Written problem |
Output the full material exactly as it appears here.

-- start --

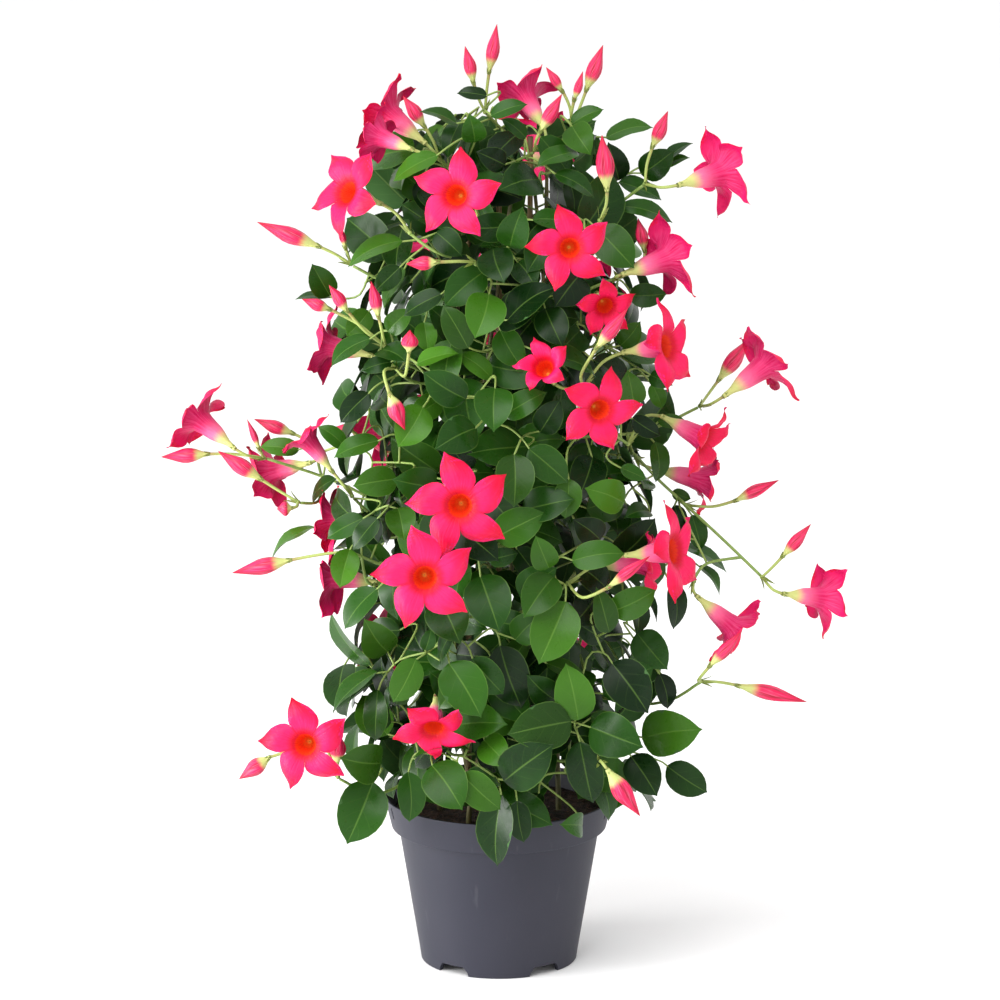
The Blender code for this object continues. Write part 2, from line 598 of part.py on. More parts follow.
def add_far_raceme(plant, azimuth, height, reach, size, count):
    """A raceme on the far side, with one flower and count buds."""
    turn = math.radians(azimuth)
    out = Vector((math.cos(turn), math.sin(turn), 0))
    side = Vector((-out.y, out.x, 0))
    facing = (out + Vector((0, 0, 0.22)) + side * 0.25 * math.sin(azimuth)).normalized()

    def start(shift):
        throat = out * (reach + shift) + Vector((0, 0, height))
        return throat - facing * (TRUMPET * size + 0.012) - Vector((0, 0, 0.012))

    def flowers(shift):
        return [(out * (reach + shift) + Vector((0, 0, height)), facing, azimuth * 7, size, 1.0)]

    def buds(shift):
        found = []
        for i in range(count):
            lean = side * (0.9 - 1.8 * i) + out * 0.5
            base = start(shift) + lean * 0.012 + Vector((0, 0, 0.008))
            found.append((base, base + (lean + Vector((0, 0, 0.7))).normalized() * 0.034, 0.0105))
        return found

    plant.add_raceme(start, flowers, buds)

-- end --

Reply to the exercise |
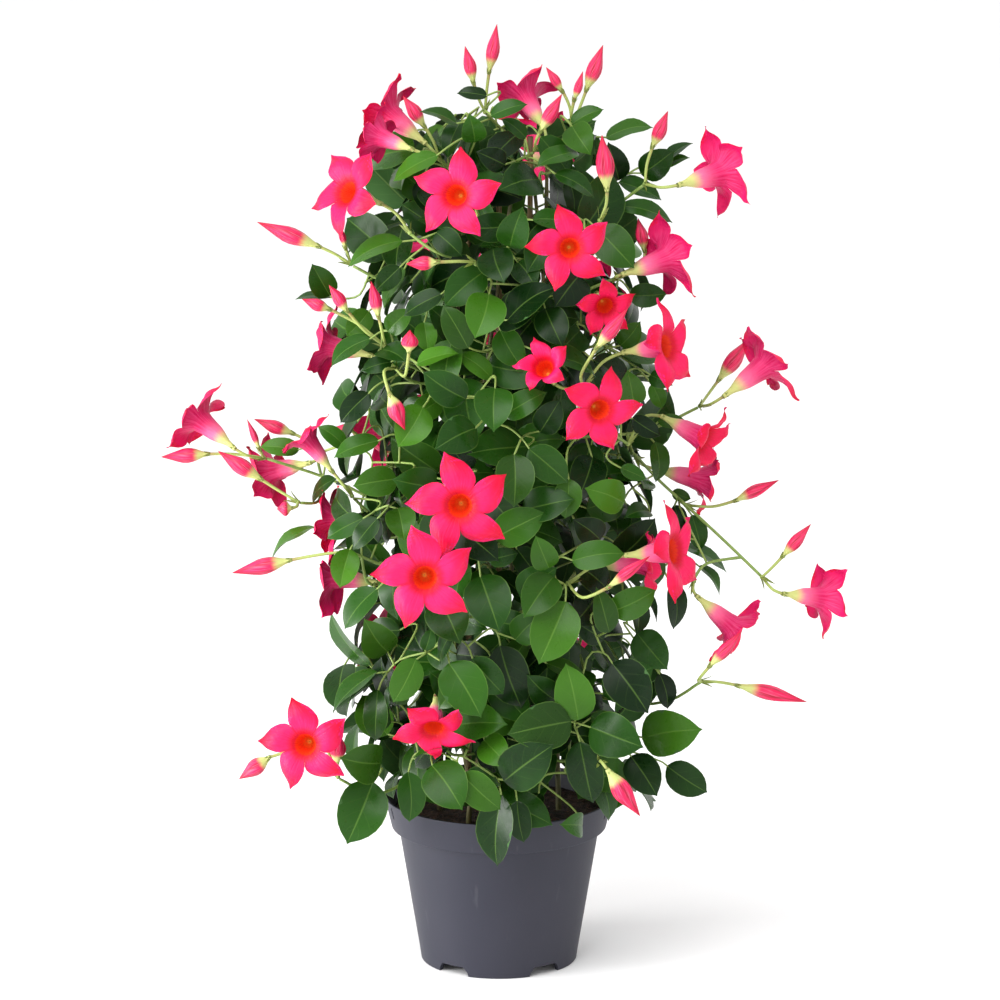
The Blender code for this object continues. Write part 2, from line 598 of part.py on. More parts follow.
def add_far_raceme(plant, azimuth, height, reach, size, count):
    """A raceme on the far side, with one flower and count buds."""
    turn = math.radians(azimuth)
    out = Vector((math.cos(turn), math.sin(turn), 0))
    side = Vector((-out.y, out.x, 0))
    facing = (out + Vector((0, 0, 0.22)) + side * 0.25 * math.sin(azimuth)).normalized()

    def start(shift):
        throat = out * (reach + shift) + Vector((0, 0, height))
        return throat - facing * (TRUMPET * size + 0.012) - Vector((0, 0, 0.012))

    def flowers(shift):
        return [(out * (reach + shift) + Vector((0, 0, height)), facing, azimuth * 7, size, 1.0)]

    def buds(shift):
        found = []
        for i in range(count):
            lean = side * (0.9 - 1.8 * i) + out * 0.5
            base = start(shift) + lean * 0.012 + Vector((0, 0, 0.008))
            found.append((base, base + (lean + Vector((0, 0, 0.7))).normalized() * 0.034, 0.0105))
        return found

    plant.add_raceme(start, flowers, buds)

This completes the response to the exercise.